8. Calibrate Description to Point of View
How a character is described should always reflect the perspective through which the reader is experiencing the story. A first-person narrator notices different things about the people around them than a close third-person narrator would. A character who is observant and detail-oriented will describe people differently than one who is distracted or emotionally guarded.
Your point-of-view character’s descriptions of others reveal as much about the observer as they do about the observed. What they notice, what they dwell on, and what they ignore are all character choices. Use description as an opportunity to deepen your narrator’s characterization at the same time as you introduce the people they encounter.
Final Thoughts
Great character descriptions are never about completeness — they are about selection. Your job as a writer is not to describe everything about a character but to choose the details that do the most work: details that create a vivid image, reveal personality, establish tone, and serve the story you are telling.
The techniques outlined here — showing through action, engaging the senses, finding distinctive details, integrating description naturally, using purposeful comparisons, and grounding your writing in real observation — are not formulas. They are tools. The more fluently you use them, the more naturally they will shape your writing process.

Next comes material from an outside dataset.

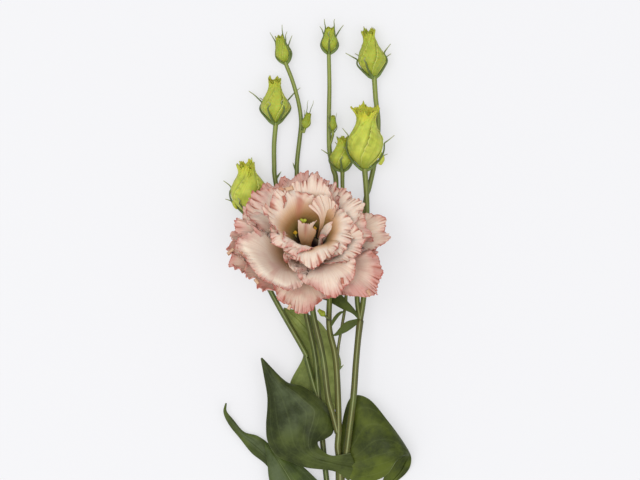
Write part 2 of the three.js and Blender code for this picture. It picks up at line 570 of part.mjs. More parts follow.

Read widely and pay close attention to how authors you admire introduce and develop their characters. Notice which details they choose, which they omit, and how they balance description with action and dialogue. Then apply what you learn to your own work, one character at a time.
Strong character description is a craft skill, and like all craft skills, it improves with deliberate practice. Keep writing, keep observing, and keep asking yourself what each detail you choose is doing for your story. The answers will make you a better writer.